Amy Reynolds, head of sales at London-based estate agent Antony Roberts, said: “The market continues to pick up momentum after a relatively quiet 2023, with a flow of committed buyers and a strong pipeline of serious applicants, which bodes well for a busy spring market.”

She added: “While the capital gains tax reduction might encourage some landlords to sell, it could also exacerbate the shortage of rental properties we are seeing, leaving tenants in a difficult position, especially those already facing high rents.”

Nicky Stevenson, managing director at estate agent group Fine & Country, said: “It will be interesting to see whether the Chancellor’s capital gains tax cut announcement in the Budget encourages teetering landlords to sell their properties.

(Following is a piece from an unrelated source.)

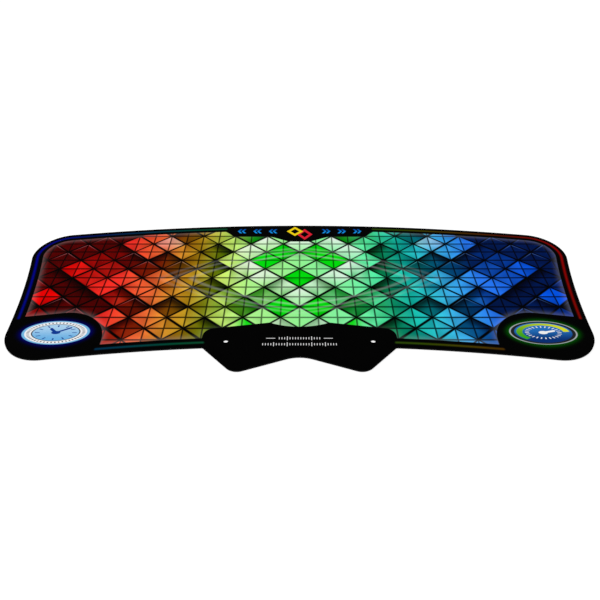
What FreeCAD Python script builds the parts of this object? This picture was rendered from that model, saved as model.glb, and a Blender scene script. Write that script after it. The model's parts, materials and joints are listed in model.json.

“A rush of new listings would inject more energy into the housing market and may reignite demand from first-time buyers who have been struggling to afford a home in this high interest rate environment.”

Tom Bill, head of UK residential research at estate agent Knight Frank, said: “Financial markets are expecting fewer rate cuts than the start of this year due to stubborn wage growth.

“This mixed picture means transactions should increase versus last year and we expect prices to rise by 3%, but the last two months of weaker inflation signals have been a useful reminder that asking prices need to remain realistic.

“The regional breakdown shows how affordability remains a big constraint on the market, with better-value areas seeing stronger price growth over the last year.”